Maybe you're upset that 'we got in to bed with the Tories'. Are we the real Tory enablers? No. Labour are the party who launched campaigns slamming the Liberal Democrats for their role in government, ignoring all the positive manifesto pledges we successfully made in to law and the sterling job we did at tampering the truly heinous Conservative government we're left with now. If it wasn't for Labour conflating this nonsensical version of events, we wouldn't have lost so many Tory-Lib Dem marginals and maybe we'd be 'in bed' with you instead.

It's not like you're exactly showing yourself to be stern opposition to the newly unrestrained Tories. Let us not forget the mass abstention from the Labour Party on votes that threatened the very existence of our National Health Service, the one you so reverently yet incorrectly boast to have created. So what is Labour's idea of promoting social equality? Separate manifestos for LGBT+ people? Tough-talking xenophobic mugs? Patronising pink buses?

To be honest, Mr.

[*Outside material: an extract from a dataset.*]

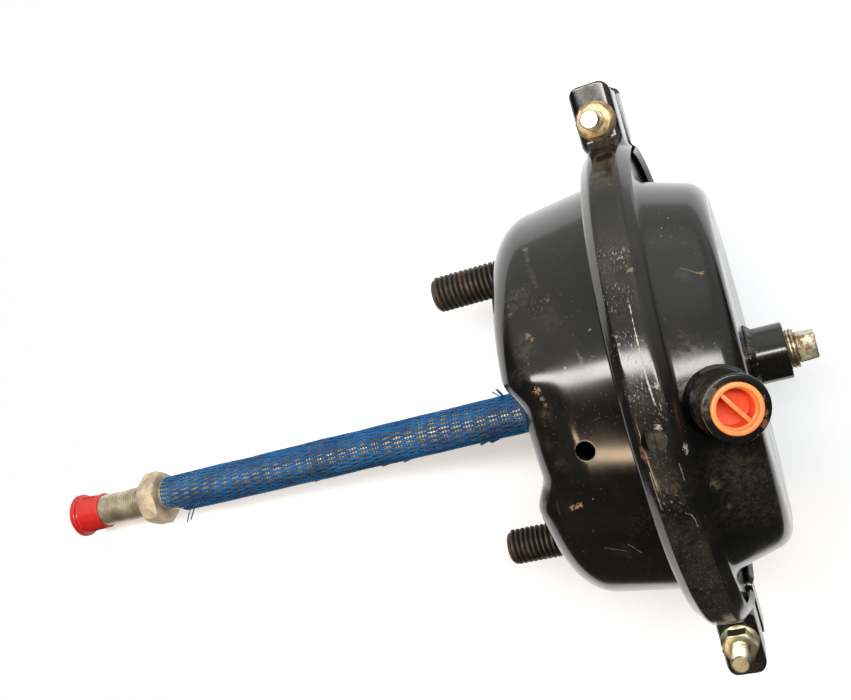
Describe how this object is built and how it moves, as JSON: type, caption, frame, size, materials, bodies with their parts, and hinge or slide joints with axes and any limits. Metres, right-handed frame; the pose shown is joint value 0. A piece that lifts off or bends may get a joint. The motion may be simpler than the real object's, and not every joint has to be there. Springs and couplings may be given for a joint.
{
  "type": "air brake chamber",
  "caption": "Round air brake chamber: two stamped shells in a bolted clamp ring, a sprung push rod with jam nut, capped thread and mesh sleeve, mounting studs and plugged air ports.",
  "frame": {"origin": "centre of the mounting face, on the push rod's axis, midway between the studs", "axes": "+X along the push rod, out of the chamber; +Y along the line of the studs; +Z towards the side port and the vent"},
  "size_m": [0.3681, 0.251, 0.2056],
  "materials": {
    "black_paint": "gloss paint, scratched and dusty",
    "orange_plastic": "moulded, slightly translucent",
    "rusty_zinc": "plated, stained with rust",
    "black_rubber": "matt",
    "plain_steel": "oiled",
    "grey_zinc": "dull zinc",
    "spring_steel": "phosphated",
    "red_plastic": "moulded",
    "blue_mesh": "extruded netting",
    "dark_steel": "dark, rust at the tips",
    "yellow_zinc": "yellow zinc plate"
  },
  "bodies": {
    "chamber": {"pressure_housing": "black_paint", "side_port_boss": "black_paint", "rear_port_boss": "black_paint", "non_pressure_housing": "black_paint", "clamp_ring_upper": "black_paint", "clamp_ring_lower": "black_paint", "diaphragm": "black_rubber", "return_spring": "spring_steel", "mounting_stud_left": "dark_steel", "mounting_stud_right": "dark_steel", "clamp_bolt_left": "yellow_zinc", "clamp_bolt_right": "yellow_zinc", "clamp_nut_left": "yellow_zinc", "clamp_nut_right": "yellow_zinc"},
    "push_rod_assembly": {"push_plate": "plain_steel", "push_rod": "grey_zinc", "rod_sleeve": "blue_mesh"},
    "jam_nut": {"rod_jam_nut": "grey_zinc"},
    "thread_cap": {"rod_thread_cap": "red_plastic"},
    "side_plug": {"side_port_plug": "orange_plastic"},
    "rear_plug": {"rear_port_plug": "rusty_zinc"}
  },
  "joints": [
    {"name": "rod_stroke", "type": "slide", "parent": "chamber", "child": "push_rod_assembly", "axis": [1, 0, 0], "range_m": [0, 0.0635], "stiffness_N_per_m": 1500, "springref_m": -0.08, "deforming": ["return_spring", "diaphragm"]},
    {"name": "jam_nut_turn", "type": "hinge", "parent": "push_rod_assembly", "child": "jam_nut", "pos_m": [0.2052, 0, 0], "axis": [1, 0, 0], "continuous": true},
    {"name": "cap_pull", "type": "slide", "parent": "push_rod_assembly", "child": "thread_cap", "axis": [1, 0, 0], "range_m": [0, 0.03]},
    {"name": "side_plug_pull", "type": "slide", "parent": "chamber", "child": "side_plug", "axis": [-0.3074, -0.0332, 0.951], "range_m": [0, 0.025]},
    {"name": "rear_plug_turn", "type": "hinge", "parent": "chamber", "child": "rear_plug", "pos_m": [-0.1039, 0, 0], "axis": [-1, 0, 0], "continuous": true}
  ]
}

Watson, this quote would be funny if it weren't so sad and weren't so damaging. Whilst your party sat in a hall waiting the result of its recent leadership election, patting itself on the back for its gender diversity as man after man addressed the packed venue of Labour members, the Liberal Democrats were reflecting on a job well done in government. We were reflecting on how we made the country a better place for people on low income, school children, gay and lesbian couples among others - and just how devastated we were we lost so many excellent female MPs too.

The Liberal Democrats are not perfect, we made mistakes, plenty of them. But are we 'useless'? Are we 'lying sell-outs'? No, we're not. The Labour Party has reaped the rewards of its inaccurate reputation and as a result has become the greatest hindrance to social and economic equality in this country.

So instead of slinging mud from the halls of an auditorium in Brighton where your party so arrogantly and so wrongly revels in its own ego, we're out fighting this awful Conservative government and making a meaningful, and better yet, genuine stand against inequality and injustice. Maybe one of these days, you would like to join us.